Copy exactly the lines of the material below that run from the one containing "the copper's edge." through the one containing "Vector(map(max, high, point))". Copy no other lines.
--- Start of Given records ---
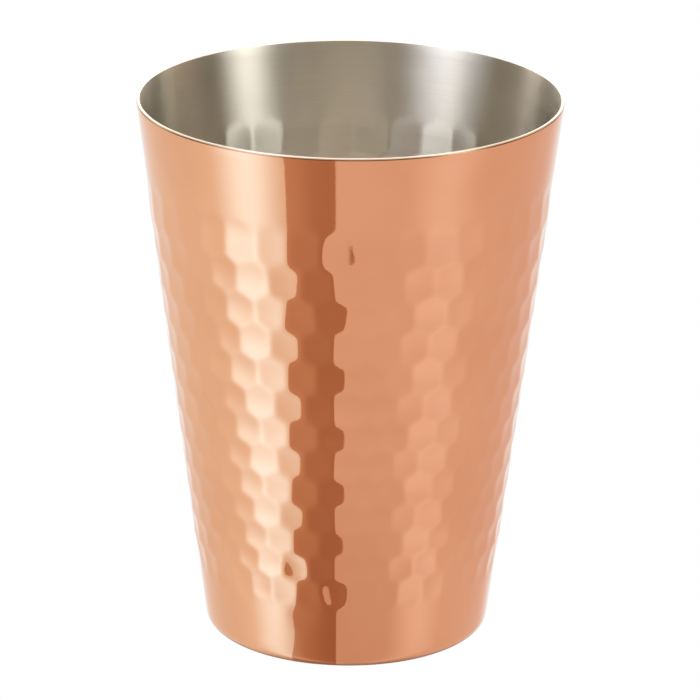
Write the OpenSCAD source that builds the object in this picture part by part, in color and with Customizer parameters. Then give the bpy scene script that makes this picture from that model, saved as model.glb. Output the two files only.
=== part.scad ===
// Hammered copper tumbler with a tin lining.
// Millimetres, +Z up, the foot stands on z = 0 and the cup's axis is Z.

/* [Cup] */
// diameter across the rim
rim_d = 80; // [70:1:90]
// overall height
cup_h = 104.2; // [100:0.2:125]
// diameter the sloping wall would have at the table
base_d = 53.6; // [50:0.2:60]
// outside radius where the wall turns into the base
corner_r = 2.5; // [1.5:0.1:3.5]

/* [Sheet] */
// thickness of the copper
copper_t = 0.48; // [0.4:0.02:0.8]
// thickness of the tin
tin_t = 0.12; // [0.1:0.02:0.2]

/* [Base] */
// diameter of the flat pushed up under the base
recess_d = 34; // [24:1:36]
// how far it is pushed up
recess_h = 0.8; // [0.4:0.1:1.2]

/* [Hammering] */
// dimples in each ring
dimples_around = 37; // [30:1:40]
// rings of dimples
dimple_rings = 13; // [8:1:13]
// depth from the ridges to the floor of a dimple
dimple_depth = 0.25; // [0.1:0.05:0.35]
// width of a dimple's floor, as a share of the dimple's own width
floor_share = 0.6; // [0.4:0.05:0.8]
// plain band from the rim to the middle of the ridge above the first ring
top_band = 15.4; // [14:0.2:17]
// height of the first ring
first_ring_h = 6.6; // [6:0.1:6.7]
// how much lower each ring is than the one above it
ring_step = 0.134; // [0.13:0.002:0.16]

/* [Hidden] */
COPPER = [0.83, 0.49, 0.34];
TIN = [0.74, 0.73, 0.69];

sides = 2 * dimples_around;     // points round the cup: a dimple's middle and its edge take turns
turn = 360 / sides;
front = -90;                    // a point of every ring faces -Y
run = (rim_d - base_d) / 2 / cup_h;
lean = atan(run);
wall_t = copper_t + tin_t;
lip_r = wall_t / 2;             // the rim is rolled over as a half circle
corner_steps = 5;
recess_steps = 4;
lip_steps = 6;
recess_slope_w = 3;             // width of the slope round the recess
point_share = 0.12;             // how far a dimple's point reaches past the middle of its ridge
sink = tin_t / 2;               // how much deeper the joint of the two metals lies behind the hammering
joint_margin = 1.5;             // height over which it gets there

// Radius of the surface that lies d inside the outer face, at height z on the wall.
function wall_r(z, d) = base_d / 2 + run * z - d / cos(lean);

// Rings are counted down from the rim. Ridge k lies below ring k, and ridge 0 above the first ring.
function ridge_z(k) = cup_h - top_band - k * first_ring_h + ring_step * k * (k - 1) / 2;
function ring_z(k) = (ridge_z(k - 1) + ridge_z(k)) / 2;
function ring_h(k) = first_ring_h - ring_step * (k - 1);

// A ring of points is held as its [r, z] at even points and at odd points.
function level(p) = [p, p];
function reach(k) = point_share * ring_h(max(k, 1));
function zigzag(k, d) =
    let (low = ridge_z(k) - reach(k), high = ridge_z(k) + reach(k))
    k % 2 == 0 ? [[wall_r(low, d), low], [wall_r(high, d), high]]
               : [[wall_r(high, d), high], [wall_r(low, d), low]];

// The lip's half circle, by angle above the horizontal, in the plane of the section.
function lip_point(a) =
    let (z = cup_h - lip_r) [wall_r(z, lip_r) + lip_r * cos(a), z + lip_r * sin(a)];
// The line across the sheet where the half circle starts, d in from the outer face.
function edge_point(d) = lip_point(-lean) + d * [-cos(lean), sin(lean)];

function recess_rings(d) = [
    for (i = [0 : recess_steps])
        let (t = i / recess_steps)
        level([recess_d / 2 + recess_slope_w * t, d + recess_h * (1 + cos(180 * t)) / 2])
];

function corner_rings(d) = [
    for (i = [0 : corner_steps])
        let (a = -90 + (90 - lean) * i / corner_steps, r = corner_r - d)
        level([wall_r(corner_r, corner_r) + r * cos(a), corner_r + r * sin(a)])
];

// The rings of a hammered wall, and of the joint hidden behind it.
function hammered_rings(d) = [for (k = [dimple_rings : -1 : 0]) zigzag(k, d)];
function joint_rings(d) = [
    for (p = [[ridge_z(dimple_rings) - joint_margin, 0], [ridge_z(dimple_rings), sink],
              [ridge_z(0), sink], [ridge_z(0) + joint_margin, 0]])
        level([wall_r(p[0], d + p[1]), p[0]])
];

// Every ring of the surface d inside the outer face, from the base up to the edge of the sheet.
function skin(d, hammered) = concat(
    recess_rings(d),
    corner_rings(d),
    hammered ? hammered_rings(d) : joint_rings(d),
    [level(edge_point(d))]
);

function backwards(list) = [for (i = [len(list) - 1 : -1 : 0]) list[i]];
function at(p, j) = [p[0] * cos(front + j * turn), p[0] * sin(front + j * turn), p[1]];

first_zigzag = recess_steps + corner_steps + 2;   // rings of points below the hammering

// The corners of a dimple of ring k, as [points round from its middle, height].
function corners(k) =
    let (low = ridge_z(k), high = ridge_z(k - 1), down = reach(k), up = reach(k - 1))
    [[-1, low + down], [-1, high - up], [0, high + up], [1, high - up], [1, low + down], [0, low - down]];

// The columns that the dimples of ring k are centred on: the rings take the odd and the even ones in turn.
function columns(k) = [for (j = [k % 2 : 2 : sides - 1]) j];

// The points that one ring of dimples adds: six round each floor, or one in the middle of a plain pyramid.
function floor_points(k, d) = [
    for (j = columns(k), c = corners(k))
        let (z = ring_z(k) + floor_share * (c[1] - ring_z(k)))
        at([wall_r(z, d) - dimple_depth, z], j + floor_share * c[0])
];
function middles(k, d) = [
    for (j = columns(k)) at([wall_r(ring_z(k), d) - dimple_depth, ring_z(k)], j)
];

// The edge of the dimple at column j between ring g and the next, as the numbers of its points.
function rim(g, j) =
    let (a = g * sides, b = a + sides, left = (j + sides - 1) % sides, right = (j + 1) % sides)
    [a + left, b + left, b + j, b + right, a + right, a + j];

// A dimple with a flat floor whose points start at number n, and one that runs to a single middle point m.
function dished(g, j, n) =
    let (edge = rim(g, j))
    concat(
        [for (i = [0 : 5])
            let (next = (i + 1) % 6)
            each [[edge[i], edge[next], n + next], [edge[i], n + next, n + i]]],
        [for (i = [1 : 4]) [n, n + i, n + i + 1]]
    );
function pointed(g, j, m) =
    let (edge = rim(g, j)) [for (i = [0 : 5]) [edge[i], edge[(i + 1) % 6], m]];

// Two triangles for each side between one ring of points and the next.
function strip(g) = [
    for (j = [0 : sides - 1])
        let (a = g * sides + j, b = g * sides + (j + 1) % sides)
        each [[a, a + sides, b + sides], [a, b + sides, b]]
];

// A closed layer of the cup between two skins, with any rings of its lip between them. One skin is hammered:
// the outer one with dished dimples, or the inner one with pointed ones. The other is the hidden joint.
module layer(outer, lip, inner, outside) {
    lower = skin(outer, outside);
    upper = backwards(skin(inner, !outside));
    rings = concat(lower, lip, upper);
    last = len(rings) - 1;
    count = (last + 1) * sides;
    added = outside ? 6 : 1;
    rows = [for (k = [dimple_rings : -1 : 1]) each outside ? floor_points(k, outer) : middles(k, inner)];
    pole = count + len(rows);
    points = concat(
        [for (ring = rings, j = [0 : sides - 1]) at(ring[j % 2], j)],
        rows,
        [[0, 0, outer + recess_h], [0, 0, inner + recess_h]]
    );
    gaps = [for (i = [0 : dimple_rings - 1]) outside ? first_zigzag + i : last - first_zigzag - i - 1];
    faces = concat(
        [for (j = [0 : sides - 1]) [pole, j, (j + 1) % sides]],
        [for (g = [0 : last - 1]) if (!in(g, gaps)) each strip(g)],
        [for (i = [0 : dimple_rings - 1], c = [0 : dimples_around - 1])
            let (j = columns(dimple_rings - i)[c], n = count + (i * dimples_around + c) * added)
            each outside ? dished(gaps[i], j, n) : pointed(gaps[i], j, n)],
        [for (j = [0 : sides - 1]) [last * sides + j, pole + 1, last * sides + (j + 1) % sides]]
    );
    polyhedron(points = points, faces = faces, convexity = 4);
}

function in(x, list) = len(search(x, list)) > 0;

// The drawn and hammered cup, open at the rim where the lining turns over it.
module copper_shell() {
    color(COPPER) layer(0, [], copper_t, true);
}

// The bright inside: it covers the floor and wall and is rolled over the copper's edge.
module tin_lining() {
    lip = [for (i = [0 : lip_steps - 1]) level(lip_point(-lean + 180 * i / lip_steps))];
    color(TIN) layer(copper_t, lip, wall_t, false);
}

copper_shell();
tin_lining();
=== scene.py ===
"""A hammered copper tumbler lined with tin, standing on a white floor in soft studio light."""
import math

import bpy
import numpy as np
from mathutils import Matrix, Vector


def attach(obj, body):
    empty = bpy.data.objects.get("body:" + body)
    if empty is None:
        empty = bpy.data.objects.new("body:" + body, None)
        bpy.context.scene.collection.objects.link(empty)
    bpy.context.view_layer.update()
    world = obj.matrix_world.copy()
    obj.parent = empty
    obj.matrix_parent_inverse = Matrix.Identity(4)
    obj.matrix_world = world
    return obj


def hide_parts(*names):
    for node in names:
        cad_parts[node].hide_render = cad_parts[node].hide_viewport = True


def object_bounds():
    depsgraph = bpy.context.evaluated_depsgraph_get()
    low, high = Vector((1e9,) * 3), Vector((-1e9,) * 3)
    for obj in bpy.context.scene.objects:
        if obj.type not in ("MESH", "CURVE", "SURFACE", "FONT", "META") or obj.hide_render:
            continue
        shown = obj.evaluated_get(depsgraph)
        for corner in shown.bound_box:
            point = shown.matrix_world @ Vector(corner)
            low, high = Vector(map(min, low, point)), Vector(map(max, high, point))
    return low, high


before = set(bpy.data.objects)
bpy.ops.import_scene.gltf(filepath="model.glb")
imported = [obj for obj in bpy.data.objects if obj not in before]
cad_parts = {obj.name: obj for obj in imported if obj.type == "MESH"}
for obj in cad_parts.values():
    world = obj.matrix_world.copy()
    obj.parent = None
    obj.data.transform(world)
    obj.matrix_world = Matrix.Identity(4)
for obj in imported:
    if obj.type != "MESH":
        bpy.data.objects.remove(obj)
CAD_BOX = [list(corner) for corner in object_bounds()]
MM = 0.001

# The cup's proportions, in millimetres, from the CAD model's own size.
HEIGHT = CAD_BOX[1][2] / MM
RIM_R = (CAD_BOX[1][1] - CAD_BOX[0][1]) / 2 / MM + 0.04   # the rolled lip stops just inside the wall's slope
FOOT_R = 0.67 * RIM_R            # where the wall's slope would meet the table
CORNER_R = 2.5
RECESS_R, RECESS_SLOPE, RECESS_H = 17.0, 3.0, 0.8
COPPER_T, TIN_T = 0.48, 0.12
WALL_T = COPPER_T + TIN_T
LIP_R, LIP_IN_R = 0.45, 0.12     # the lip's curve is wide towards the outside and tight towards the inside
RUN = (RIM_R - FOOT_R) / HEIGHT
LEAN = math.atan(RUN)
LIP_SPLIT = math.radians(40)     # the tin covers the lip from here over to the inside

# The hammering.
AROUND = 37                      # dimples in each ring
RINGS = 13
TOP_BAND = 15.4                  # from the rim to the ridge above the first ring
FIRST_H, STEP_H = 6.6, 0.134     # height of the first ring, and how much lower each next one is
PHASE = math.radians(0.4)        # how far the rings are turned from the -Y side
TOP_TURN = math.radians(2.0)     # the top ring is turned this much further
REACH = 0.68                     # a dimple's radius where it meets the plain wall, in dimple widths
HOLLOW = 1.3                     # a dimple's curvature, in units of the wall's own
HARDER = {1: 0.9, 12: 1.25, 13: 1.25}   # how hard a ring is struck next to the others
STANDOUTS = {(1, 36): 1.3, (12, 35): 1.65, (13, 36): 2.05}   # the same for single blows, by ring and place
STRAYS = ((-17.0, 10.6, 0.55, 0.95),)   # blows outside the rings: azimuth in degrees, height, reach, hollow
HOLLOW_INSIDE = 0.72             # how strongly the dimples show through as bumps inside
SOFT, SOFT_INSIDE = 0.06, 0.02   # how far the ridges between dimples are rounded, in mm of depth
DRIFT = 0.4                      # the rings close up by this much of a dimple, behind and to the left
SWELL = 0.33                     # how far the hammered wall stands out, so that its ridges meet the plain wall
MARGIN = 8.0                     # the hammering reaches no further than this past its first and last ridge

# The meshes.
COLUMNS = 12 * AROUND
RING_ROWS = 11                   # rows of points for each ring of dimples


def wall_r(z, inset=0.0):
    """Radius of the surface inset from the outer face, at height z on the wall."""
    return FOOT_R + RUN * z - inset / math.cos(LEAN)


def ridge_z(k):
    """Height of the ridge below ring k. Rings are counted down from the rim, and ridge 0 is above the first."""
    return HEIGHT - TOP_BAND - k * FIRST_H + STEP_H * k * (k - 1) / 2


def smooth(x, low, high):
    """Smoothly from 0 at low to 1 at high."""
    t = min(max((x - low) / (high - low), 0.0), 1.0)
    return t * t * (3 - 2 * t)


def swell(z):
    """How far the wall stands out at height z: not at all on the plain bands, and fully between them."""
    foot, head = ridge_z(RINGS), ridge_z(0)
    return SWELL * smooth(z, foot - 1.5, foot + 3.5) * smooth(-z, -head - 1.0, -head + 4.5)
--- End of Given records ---
--- Start of Given records ---
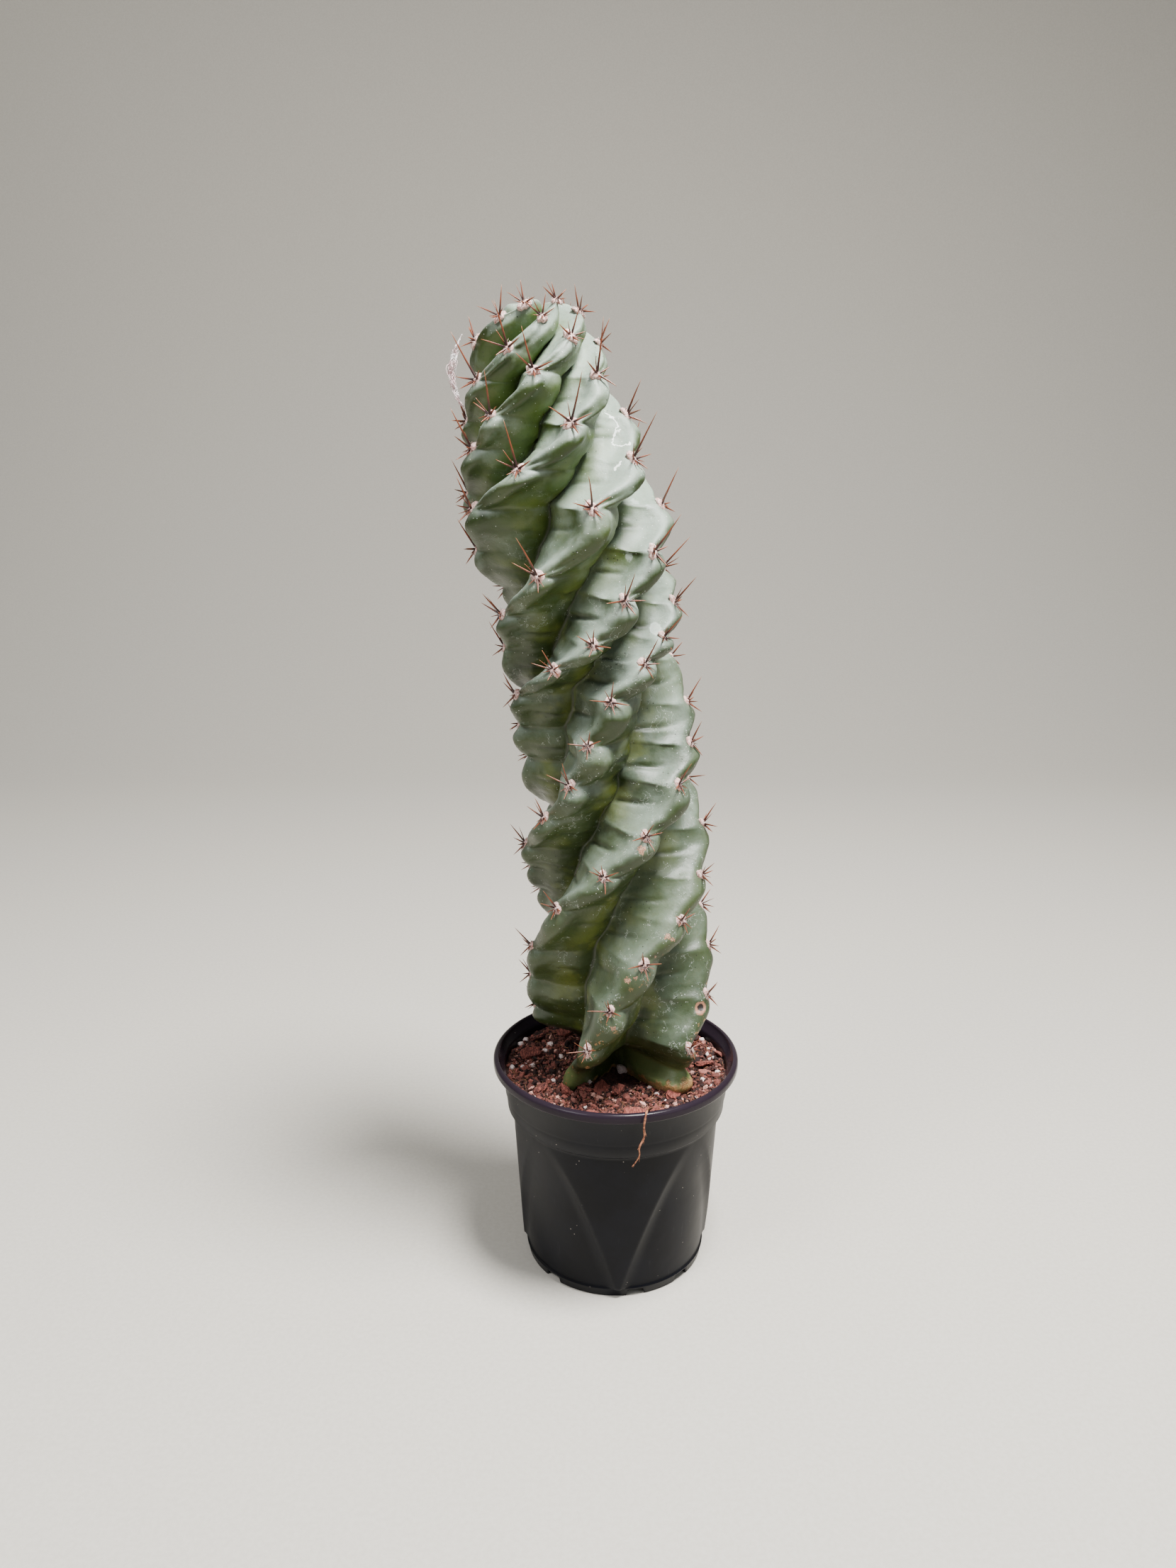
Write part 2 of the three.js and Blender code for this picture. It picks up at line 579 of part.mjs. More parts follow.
--- End of Given records ---
◆ **Output of the task**
// The bright inside: it covers the floor and wall and is rolled over the copper's edge.
module tin_lining() {
    lip = [for (i = [0 : lip_steps - 1]) level(lip_point(-lean + 180 * i / lip_steps))];
    color(TIN) layer(copper_t, lip, wall_t, false);
}

copper_shell();
tin_lining();
=== scene.py ===
"""A hammered copper tumbler lined with tin, standing on a white floor in soft studio light."""
import math

import bpy
import numpy as np
from mathutils import Matrix, Vector


def attach(obj, body):
    empty = bpy.data.objects.get("body:" + body)
    if empty is None:
        empty = bpy.data.objects.new("body:" + body, None)
        bpy.context.scene.collection.objects.link(empty)
    bpy.context.view_layer.update()
    world = obj.matrix_world.copy()
    obj.parent = empty
    obj.matrix_parent_inverse = Matrix.Identity(4)
    obj.matrix_world = world
    return obj


def hide_parts(*names):
    for node in names:
        cad_parts[node].hide_render = cad_parts[node].hide_viewport = True


def object_bounds():
    depsgraph = bpy.context.evaluated_depsgraph_get()
    low, high = Vector((1e9,) * 3), Vector((-1e9,) * 3)
    for obj in bpy.context.scene.objects:
        if obj.type not in ("MESH", "CURVE", "SURFACE", "FONT", "META") or obj.hide_render:
            continue
        shown = obj.evaluated_get(depsgraph)
        for corner in shown.bound_box:
            point = shown.matrix_world @ Vector(corner)
            low, high = Vector(map(min, low, point)), Vector(map(max, high, point))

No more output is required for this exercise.